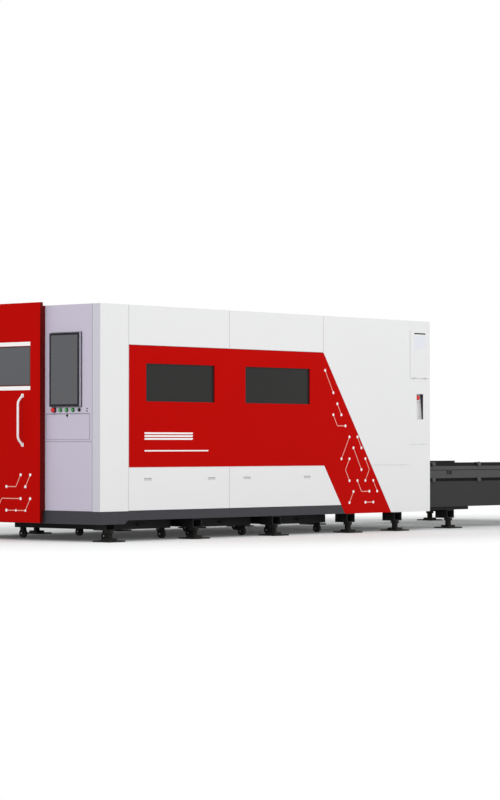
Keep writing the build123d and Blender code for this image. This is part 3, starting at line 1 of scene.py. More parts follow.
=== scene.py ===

◆ ◆ ◆ ◆

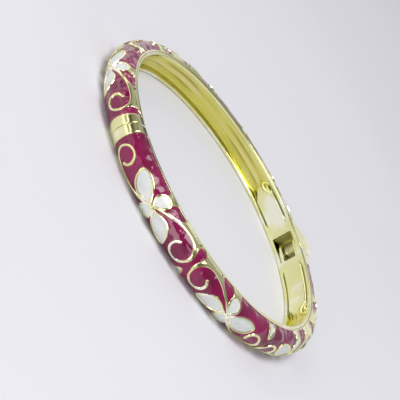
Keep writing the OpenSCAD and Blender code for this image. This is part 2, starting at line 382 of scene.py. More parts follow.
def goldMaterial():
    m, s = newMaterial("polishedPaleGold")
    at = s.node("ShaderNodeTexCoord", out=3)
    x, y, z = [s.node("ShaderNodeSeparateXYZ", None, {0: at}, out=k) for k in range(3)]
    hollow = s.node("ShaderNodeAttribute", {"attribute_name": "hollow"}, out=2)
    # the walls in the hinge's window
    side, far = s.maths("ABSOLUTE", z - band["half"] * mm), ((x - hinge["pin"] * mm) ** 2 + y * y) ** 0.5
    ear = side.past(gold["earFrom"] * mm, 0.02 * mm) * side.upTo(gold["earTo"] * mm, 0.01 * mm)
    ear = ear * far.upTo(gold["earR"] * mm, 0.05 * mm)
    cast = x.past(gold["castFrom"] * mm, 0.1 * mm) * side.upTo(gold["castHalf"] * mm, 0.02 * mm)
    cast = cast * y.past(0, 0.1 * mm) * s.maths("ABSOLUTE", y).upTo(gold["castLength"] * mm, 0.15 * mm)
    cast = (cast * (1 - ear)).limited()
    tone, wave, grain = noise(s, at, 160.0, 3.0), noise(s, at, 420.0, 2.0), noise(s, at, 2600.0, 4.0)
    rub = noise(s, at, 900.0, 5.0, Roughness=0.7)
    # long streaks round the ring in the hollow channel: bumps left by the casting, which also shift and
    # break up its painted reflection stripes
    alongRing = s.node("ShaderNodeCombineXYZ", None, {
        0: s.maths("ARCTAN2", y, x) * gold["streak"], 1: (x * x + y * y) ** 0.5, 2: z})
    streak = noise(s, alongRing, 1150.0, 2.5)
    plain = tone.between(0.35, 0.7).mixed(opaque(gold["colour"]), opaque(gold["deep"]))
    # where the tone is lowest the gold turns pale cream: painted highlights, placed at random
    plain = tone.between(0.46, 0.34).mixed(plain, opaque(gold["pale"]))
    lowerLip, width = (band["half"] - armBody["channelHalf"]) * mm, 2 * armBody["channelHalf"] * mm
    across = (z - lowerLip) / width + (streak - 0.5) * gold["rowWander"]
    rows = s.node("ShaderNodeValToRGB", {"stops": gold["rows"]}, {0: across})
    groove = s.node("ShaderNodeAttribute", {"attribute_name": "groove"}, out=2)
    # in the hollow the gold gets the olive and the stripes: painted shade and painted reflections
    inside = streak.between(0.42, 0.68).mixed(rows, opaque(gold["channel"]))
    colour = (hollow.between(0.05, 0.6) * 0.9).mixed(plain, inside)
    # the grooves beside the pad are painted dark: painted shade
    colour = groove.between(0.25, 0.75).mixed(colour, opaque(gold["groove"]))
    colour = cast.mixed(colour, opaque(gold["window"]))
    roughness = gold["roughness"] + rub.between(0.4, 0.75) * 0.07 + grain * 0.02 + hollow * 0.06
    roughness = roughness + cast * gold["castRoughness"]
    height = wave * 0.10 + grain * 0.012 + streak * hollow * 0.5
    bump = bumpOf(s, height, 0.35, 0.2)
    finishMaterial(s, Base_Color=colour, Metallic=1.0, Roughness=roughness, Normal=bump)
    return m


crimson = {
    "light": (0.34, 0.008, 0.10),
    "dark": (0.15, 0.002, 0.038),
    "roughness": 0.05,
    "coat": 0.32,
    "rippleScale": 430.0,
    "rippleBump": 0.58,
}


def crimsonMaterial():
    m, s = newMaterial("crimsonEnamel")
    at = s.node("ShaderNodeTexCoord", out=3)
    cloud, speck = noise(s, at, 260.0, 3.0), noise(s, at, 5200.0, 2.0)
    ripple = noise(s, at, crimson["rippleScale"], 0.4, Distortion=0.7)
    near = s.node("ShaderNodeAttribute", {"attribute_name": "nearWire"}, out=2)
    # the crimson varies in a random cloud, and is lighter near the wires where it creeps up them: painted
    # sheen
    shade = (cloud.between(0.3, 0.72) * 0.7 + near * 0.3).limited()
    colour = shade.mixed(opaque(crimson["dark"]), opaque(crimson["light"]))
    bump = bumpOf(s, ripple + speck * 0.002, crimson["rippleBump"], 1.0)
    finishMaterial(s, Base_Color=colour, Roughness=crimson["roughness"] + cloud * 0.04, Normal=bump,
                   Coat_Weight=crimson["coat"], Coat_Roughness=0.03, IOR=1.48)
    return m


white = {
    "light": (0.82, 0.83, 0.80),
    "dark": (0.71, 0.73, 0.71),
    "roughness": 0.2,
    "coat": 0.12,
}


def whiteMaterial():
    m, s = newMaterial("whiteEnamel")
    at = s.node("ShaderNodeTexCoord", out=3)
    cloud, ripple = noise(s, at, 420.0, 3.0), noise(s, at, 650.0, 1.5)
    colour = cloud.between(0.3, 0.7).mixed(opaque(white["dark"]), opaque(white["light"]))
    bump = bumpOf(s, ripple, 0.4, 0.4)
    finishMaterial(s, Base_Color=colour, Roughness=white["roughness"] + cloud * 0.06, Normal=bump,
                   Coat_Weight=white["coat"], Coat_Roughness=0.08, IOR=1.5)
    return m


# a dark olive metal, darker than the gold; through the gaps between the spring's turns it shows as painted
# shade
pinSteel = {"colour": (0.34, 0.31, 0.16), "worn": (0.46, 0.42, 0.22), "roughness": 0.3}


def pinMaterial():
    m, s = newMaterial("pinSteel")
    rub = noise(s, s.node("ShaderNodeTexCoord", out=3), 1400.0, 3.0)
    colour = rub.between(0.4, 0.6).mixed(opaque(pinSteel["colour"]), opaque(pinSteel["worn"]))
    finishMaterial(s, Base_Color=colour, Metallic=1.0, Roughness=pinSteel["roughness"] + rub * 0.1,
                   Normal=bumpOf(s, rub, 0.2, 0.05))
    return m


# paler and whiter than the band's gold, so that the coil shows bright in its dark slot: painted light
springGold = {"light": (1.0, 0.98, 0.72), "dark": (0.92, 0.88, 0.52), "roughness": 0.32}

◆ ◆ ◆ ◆

Exercise goal: Check all the records above and select each line where the string "code" is found.

Exercise solution:
Keep writing the build123d and Blender code for this image. This is part 3, starting at line 1 of scene.py. More parts follow.
Keep writing the OpenSCAD and Blender code for this image. This is part 2, starting at line 382 of scene.py. More parts follow.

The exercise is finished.